Seul un esprit irrationnel qui bafoue la morale et le droit à la vie peut accepter qu'un régime coupable de crimes s'auto-amnistie. Comment peut-on affirmer que le régime de Ould TAYA est en train d'oeuvrer en faveur d'une «réconciliation nationale », alors que ce même régime continue de s'opposer au retour des dizaines de milliers de Haal pulaar'en, de Wolof, de Soninke, de Bamana qu'il avait déportés?. Un dicton en pulaar, une des langues africaines de Mauritanie, dit en substance qu'« une personne assise sur un harnachement fait de mensonges ne reste jamais durablement sur sa monture.»
Sur cette question, la France joue un rôle assez ambigu. Quand il s'agit de réclamer la justice contre les coupables de crimes et de tortures en Serbie, la France est au premier rang des demandeurs et des donneurs de leçons en matière de droits humains. Mais dès qu'elle se tourne vers le continent africain, elle présente une autre vision des droits humains qui montre le mépris réel qu'elle affiche pour les peuples africains en souffrance soumis à des dictatures qu'elle soutient pour sauvegarder ses intérêts économiques, politiques et culturels.
Les nationalités négro-africaines ont aujourd'hui l'intime conviction qu'après la libération conditionnelle (ou déguisée !) de Ould DAH, sa fuite sera organisée vers la Mauritanie avec une complicité bienveillante des autorités françaises.
Si en procédant de la sorte dans cette affaire la France a voulu saisir cette occasion pour prouver encore une fois son soutien inconditionnel au système chauvin et raciste qui sévit sur les populations négro-africaines, il faudra bien qu'elle ait aussi et désormais le courage politique d'assumer ses responsabilités morales internationales dans la politique de discrimination raciale, d'épuration ethnique que son allié de Nouakchott continue de pratiquer depuis 1960, avec sa bénédiction. Aider à allumer le feu, aider à l'entretenir puis cacher ses mains dernière le dos pour crier ensuite tout haut son innocence, cela fait partie de la culture diplomatique de la France en Afrique. Elle refuse d'assumer le rôle néfaste qu'elle joua dans la guerre civile au Nigeria (1967-1970), dans la préparation du génocide au Rwanda, dans celles qui ravagent actuellement les deux Congo. Sur le continent africain, la liste est longue.

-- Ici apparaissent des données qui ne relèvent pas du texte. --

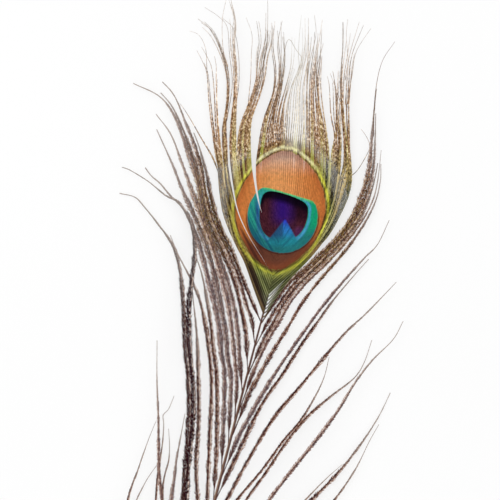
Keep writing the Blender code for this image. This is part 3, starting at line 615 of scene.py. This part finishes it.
def herl_finish():
    """Loose barbs: maroon-brown barbules with painted tan highlights, one side paler, grey at the tips."""
    material, place = new_material("herl_brown")
    tone, fleck, along, across = attributes(place, "tone", "fleck", "along", "across")
    depth, reach = attributes(place, "depth", "reach")
    mottle = patches(place, 0.95, 2)
    second = (tone * 5.77).maths("FRACT")
    dark_side = across * (second.rise(0.45, 0.55) * 2 - 1)
    stripe = reach.band(0.5, 0.4) * 0.3 - dark_side * 0.18
    light = mottle * 0.62 + fleck * 0.24 + stripe + (tone - 0.5) * 0.18 - 0.22
    near_eye = split_place(place)[1].rise(38, 62) * along.rise(0.85, 0.5)
    # The pale tan coat, where the lightness is highest, is a painted highlight on the barbules
    brown = light.rise(0.08, 0.52).between((54, 25, 24), (124, 88, 72)).coated(
        ((202, 184, 172), light.rise(0.45, 0.95)),
        ((120, 108, 112), second.rise(0.5, 0.9) * (1 - depth) * 0.3),
        ((158, 134, 62), near_eye * fleck.rise(0.3, 0.8) * 0.5),
        ((38, 8, 14), depth * light.rise(0.8, 0.5)),
        ((166, 156, 148), along.rise(0.65, 0.95) * 0.7),
        ((66, 36, 32), along.rise(0.1, 0.03) * 0.8))
    return finished(material, {"Base Color": brown.scaled(1.1), "Roughness": mottle * 0.2 + 0.55,
                               "Specular IOR Level": 0.04})


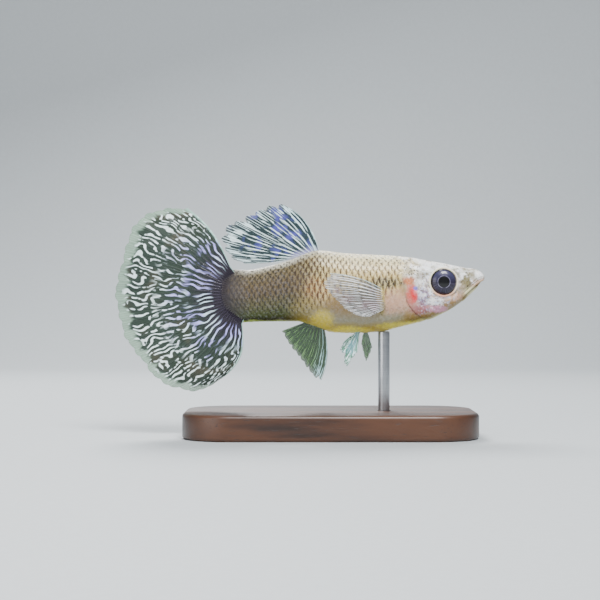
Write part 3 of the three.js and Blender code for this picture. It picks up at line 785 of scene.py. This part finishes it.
for side, word in sides:
    flank = float(eyeFlank())
    middleX = fish["snoutX"] - eye["behind"] * percent
    middleZ = fish["snoutZ"] + eye["above"] * percent
    wall = eyeForm["back"] * eyeForm["wall"]
    dome = eyeForm["front"] + eyeForm["back"] - wall

    def eyeShape(u, v):
        turn = 2 * math.pi * u
        backEnds, wallEnds = eyeForm["backEnds"], eyeForm["wallEnds"]
        overDome = np.clip((v - wallEnds) / (1 - wallEnds), 0, 1) * math.pi / 2
        radius = np.where(v < backEnds, v / backEnds, np.where(v < wallEnds, 1, np.cos(overDome)))
        radius = np.where(v >= 1, 0, radius) * eye["radius"]
        upWall = wall * (v - backEnds) / (wallEnds - backEnds)
        height = np.where(v < wallEnds, upWall, wall + dome * np.sin(overDome))
        height = np.where(v < backEnds, 0, height)
        x = middleX + radius * np.cos(turn)
        z = middleZ + radius * np.sin(turn)
        return x, side * (flank - eyeForm["back"] + height), z

    eyeball = shapedGrid(word + "Eye", 72, 60, eyeShape, weld=True)
    glossy = {"Roughness": 0.3, "Specular_IOR_Level": 0.3, "Coat_Weight": 0.45, "Coat_Roughness": 0.02}
    eyeLook = Look(word + "EyeLook", **glossy)
    spot = eyeLook.place()
    x, y, z = eyeLook.split(spot)
    flatSpot = eyeLook.join((x - middleX) / mm, 0.0, (z - middleZ) / mm)
    fromAxis = eyeLook.length(flatSpot)
    rays = eyeLook.noise(eyeLook.node("VectorMath", {"operation": "NORMALIZE"}, {0: flatSpot}), 9.0, 4.0)
    cloud = eyeLook.noise(spot, 1500.0, 3.0)
    upward = eyeLook.ease((z - middleZ) / mm + (cloud - 0.5), -0.4, 1.5)
    iris = eyeLook.mix(upward, paint(52, 46, 68), paint(80, 80, 108))
    iris = eyeLook.mix(eyeLook.ease(rays, 0.45, 0.75) * 0.5, iris, paint(102, 92, 122))
    ringLight = 1 - eyeLook.ease(abs(fromAxis - eyeForm["ring"]), 0.01, 0.05)
    iris = eyeLook.mix(ringLight * eyeLook.ease(cloud, 0.3, 0.6) * 0.6, iris, paint(176, 174, 190))
    pupil = 1 - eyeLook.ease(fromAxis, eyeForm["pupil"], eyeForm["pupil"] + 0.06)
    iris = eyeLook.mix(pupil, iris, paint(12, 12, 18))
    iris = eyeLook.mix(eyeLook.ease(fromAxis, 1.52, 1.66), iris, paint(44, 38, 54))
    eyeLook.feed(Base_Color=iris, Normal=eyeLook.bump(rays, 0.00002, 0.3))
    finishPiece(eyeball, eyeLook.material, "eye", word + "_eye")


plainFin = {
    "even": True,
    "seed": 0,
    "ruffle": 0,
    "ragged": 0.028,  # share of a ray's length
    "parting": 0.08,
    "joints": 40,
    "sink": 0.7 * mm,
    "web": 0.14 * mm,
    "ridge": 0.14 * mm,
    "rootThick": 0.3 * mm,
}


# Fins: a fan of rays between a root line and a margin, each ray a ridge in the web that forks towards the tip
def makeFin(name, ownForm, look, slotName, node):
    form = {**plainFin, **ownForm}
    root = curveThrough(form["root"])
    margin = curveThrough(form["margin"], form["even"])
    rays = form["rays"]

    def rayPhase(u):
        return np.abs((u * (rays - 1) + 0.5) % 1 - 0.5)  # 0 on a ray, 0.5 halfway to the next

    def finPoint(u, v):
        rootB, rootA = root(u)
        tipB, tipA = margin(u)
        runX, runZ = -(tipB - rootB) * percent, (tipA - rootA) * percent
        length = np.hypot(runX, runZ)
        deep = -form["sink"] / length
        t = deep + (1 - deep) * v
        phase = rayPhase(u)
        tip = ramp(t, 0.85, 1)
        uneven = 0.5 + 0.5 * np.sin(u * 61 + form["seed"]) * np.sin(u * 23 + 1)
        reach = 1 - form["notch"] * (4 * phase * phase) * tip - form["ragged"] * uneven * tip
        bow = form["bow"](u) * np.sin(math.pi * np.clip(t, 0, 1))
        x = fish["snoutX"] - rootB * percent + runX * t * reach - runZ * bow
        z = fish["snoutZ"] + rootA * percent + runZ * t * reach + runX * bow
        ruffle = form["ruffle"] * np.sin(math.pi * u * (rays - 1)) * t * t
        return x, form["sideways"](u, t, x) + ruffle, z

    across, along = form["grid"]
    fin = shapedGrid(name, across, along, finPoint)
    # thickness: ridges along rays, two branches past the fork and four near the margin
    flatU = np.tile(np.arange(across + 1) / across, along + 1)
    flatV = np.repeat(np.arange(along + 1) / along, across + 1)
    phase = rayPhase(flatU)
    single = hump(phase, 0.13)
    double = hump(phase - 0.2, 0.07)
    fourfold = hump(phase - 0.12, 0.045) + hump(phase - 0.34, 0.045)
    fork, forkAgain = form["forks"]
    parting = form["parting"]
    first = ramp(flatV, fork - parting, fork + parting)
    second = ramp(flatV, forkAgain - parting, forkAgain + parting)
    ridge = single * (1 - first) + double * first * (1 - second) + fourfold * second
    joints = 1 - 0.18 * hump((flatV * form["joints"]) % 1 - 0.5, 0.12)
    thick = form["web"] + form["ridge"] * ridge * joints + form["rootThick"] * (1 - ramp(flatV, 0, 0.3))
    thick = thick * (1 - 0.6 * ramp(flatV, 0.75, 1))
    group = fin.vertex_groups.new(name="thickness")
    full = thick.max()
    for i, value in enumerate(thick / full):
        group.add([i], float(value), "REPLACE")
    addAttribute(fin, "ray", ridge)
    solid = fin.modifiers.new("web", "SOLIDIFY")
    solid.thickness = full
    solid.offset = 0
    solid.vertex_group = "thickness"
    solid.use_even_offset = False
    applyModifier(fin, solid)
    inEditMode(fin, lambda: bpy.ops.mesh.normals_make_consistent(inside=False))
    bpy.ops.object.shade_smooth()
    finishPiece(fin, look, slotName, node)


def wave(turns):
    return np.sin(2 * math.pi * turns)


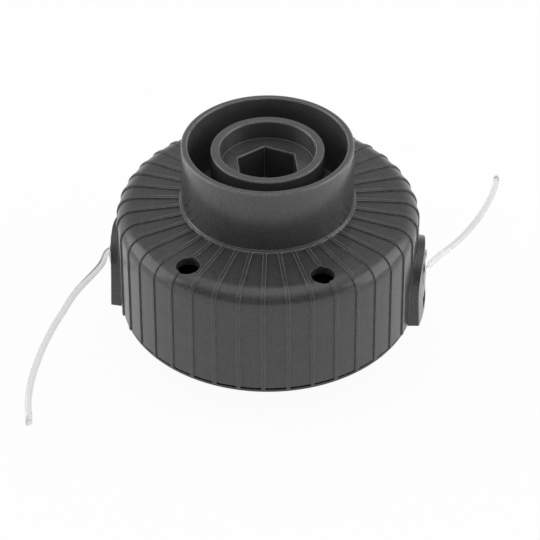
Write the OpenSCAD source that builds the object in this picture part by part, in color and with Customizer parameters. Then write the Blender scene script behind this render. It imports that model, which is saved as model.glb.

Au nom de ses camarades disparus, au nom de leurs familles éplorées qui continuent de porter leur deuil, par respect pour les rescapés qui continuent de vivre moralement et psychologiquement les souffrances physiques que leur avaient fait subir leurs tortionnaires, l'Association pour l'Aide aux Veuves et Orphelins des Militaires Mauritaniens (AVOMM), demande à ce que la France sache mesurer la gravité de son choix. Il faut qu'elle apprenne à reconnaître et à respecter sans discrmination les droits légitimes de chacune des nationalités qui composent la Mauritanie à vivre son identité propre dans toute sa dignité humaine.
Il est temps que la France gouvernée par la Gauche ou par la Droite comprenne que la Mauritanie ne sera pas gouvernée éternellement par ce système qu'elle même a contribué à mettre en place en 1960.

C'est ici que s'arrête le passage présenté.